The most overwhelming form of signage, however, is found painted or taped onto the side doors and back windows of the taxis. These nissan mini-busses are all basically the same, white with yellow stripes down the sides, but they are all decorated to the hilt, and each one has a name in the back window. "Bomber." "Queen Liza". "Storm Over Paradise". "Neptune". "Where the HOOD At?" (check the front of the car, knucklehead). Many of them are spiritually themed. "Priesthood". "Psalms 150". "God's Timing" (I'm definitely in favor of God's timing, but I'd still like to get there with some degree of expediency, thanks). Ed said that this is also common in the Philippines, where they plaster scripture and spiritual jargon on their cabs as a superstition, apparently to ward off evil spirits. We wondered if the same was true here. At the very least, I presume that the names on the back windows have very little real, impactful meaning to the drivers.

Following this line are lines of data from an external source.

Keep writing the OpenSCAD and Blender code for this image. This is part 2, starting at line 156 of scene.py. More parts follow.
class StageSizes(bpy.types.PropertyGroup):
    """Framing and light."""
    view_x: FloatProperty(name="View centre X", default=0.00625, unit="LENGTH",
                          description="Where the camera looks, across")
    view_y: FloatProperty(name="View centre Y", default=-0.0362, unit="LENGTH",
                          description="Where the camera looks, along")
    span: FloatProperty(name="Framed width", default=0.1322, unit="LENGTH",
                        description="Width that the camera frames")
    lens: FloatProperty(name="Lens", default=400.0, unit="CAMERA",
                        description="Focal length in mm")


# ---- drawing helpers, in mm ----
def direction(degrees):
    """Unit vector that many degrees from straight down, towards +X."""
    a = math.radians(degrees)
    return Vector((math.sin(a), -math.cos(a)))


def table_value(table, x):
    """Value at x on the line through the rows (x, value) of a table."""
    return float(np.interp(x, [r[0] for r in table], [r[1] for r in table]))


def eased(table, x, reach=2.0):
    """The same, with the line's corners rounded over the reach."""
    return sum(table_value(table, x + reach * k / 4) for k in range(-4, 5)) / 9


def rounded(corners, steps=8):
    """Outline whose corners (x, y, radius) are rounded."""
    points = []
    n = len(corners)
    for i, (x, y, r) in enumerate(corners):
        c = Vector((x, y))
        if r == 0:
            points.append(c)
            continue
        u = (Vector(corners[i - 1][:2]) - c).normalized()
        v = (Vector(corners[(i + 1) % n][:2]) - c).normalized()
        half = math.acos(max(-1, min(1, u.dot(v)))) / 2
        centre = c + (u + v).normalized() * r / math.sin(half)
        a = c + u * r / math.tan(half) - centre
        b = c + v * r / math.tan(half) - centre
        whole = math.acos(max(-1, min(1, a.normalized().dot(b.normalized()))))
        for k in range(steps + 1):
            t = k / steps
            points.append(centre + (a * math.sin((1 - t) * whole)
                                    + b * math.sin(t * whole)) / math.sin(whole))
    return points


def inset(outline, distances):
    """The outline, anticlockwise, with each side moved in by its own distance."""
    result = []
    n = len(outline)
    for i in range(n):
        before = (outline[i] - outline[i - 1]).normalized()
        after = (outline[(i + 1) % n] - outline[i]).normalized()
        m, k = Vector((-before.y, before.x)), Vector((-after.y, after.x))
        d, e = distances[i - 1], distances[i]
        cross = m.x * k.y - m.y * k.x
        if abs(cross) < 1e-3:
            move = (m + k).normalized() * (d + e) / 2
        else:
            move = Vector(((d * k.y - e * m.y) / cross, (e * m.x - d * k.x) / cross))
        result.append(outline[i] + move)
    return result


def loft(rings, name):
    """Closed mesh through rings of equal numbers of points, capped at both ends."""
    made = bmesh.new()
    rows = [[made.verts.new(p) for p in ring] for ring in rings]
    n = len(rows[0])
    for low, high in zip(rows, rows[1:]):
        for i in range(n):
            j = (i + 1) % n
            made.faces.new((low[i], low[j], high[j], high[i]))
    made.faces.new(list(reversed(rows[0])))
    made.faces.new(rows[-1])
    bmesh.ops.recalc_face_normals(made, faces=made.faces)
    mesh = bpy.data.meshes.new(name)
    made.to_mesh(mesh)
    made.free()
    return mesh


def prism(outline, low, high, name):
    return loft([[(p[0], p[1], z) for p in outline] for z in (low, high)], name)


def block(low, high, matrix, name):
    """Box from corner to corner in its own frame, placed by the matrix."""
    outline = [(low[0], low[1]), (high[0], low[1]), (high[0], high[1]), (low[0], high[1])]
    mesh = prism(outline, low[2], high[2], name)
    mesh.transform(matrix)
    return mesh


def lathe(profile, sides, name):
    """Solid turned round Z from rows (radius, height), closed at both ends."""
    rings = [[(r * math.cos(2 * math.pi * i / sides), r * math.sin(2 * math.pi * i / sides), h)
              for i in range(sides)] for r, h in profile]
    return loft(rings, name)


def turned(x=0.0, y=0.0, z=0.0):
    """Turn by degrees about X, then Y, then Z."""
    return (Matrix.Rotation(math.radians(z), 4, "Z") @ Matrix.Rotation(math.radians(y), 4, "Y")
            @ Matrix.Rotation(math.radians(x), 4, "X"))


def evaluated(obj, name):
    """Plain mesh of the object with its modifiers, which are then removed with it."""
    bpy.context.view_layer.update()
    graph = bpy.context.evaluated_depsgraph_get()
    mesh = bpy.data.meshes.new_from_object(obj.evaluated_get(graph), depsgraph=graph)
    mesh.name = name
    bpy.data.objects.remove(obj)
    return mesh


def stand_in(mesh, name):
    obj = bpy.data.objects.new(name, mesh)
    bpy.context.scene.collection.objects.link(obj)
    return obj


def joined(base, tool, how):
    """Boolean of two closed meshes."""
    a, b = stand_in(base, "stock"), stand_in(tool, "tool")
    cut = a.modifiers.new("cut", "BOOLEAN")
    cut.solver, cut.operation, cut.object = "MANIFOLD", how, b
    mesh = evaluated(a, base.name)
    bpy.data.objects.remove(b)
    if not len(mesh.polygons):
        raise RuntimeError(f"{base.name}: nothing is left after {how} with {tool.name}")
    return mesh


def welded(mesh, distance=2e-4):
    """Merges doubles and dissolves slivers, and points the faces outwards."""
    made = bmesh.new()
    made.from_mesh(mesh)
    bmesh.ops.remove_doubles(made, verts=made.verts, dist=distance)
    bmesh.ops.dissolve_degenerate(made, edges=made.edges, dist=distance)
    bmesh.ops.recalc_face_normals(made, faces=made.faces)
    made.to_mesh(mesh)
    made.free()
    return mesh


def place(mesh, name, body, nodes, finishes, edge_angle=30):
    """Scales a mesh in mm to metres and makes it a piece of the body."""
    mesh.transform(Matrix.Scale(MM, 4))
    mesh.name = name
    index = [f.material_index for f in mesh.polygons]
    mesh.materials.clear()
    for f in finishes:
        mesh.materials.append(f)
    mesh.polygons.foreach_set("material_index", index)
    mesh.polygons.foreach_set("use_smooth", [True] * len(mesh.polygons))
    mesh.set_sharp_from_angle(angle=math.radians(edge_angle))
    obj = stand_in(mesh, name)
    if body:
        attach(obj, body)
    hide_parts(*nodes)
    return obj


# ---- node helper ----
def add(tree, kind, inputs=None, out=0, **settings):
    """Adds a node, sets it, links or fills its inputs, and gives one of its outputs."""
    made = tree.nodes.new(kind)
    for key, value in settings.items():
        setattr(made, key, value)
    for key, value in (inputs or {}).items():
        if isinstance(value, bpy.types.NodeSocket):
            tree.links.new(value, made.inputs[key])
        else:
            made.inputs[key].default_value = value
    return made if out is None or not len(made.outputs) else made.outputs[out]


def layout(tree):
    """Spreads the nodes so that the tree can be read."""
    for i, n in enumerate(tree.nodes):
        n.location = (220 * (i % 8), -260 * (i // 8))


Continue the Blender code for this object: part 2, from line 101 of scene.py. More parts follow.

Signs are interesting that way. Their intended nature is the denotation of a larger principle or idea. Yet, we lose the larger meaning so often. Words are signs too. When I say "platypus", it signifies something to you whether your mental image of a platypus is correct or not. In Bungoma today, there was a troupe of youngsters (Would it be a pack? A pod? A gaggle?) that followed me around obsessed with calling out, "Howahyoo! Howahyoo!" Any time I would respond, "I'm fine, thanks, how are you?" they would simply continue their chant. They had no idea what it meant. After a while, I caved, and just repeated it back to them. They literally said it over, and over, and over, and over, and over, and over, and over, and over, and over, and over, and over, and over, and over, and over, and over, and over, until it just became white noise in the background while I was engaged conversation or picture taking. Cute. Annoying, but cute.


We do that, don't we? We lose meaning all the time. Many of our signs no longer signify anything to us. In fact, I think our guilt is greater, because we used to know what the signs meant, and lost the meaning out of simple repetition, rather than out of ignorance. We gloss over signs just like you glossed over all of those "over and overs" I typed. The words stopped being language to you, didn't they? They became pattern. (It's ok, you can go back and read each and every one just so you can tell me later that you did.) How many times have you responded "Fine thanks, how are you?" when someone has only greeted you with "Hello"? No longer do we need even a chorus of "Howahyoo!" to be prompted to our conditioned, robotic responses. The divide between those children and us is smaller than we'd like to admit. And we wonder why religion doesn't work for us. We wonder why we still feel empty after we go to church, pray, read the Word, and take communion over and over and over again. Stop. When you engage in something meaningful, take time to notice. That's relationship. Any relationship can become ritualistic, but when you're mindful of what you're doing, and who with, you'll find that meaning remains fresh. Not only fresh, but new. If you're still having trouble, I recommend a trip to Africa.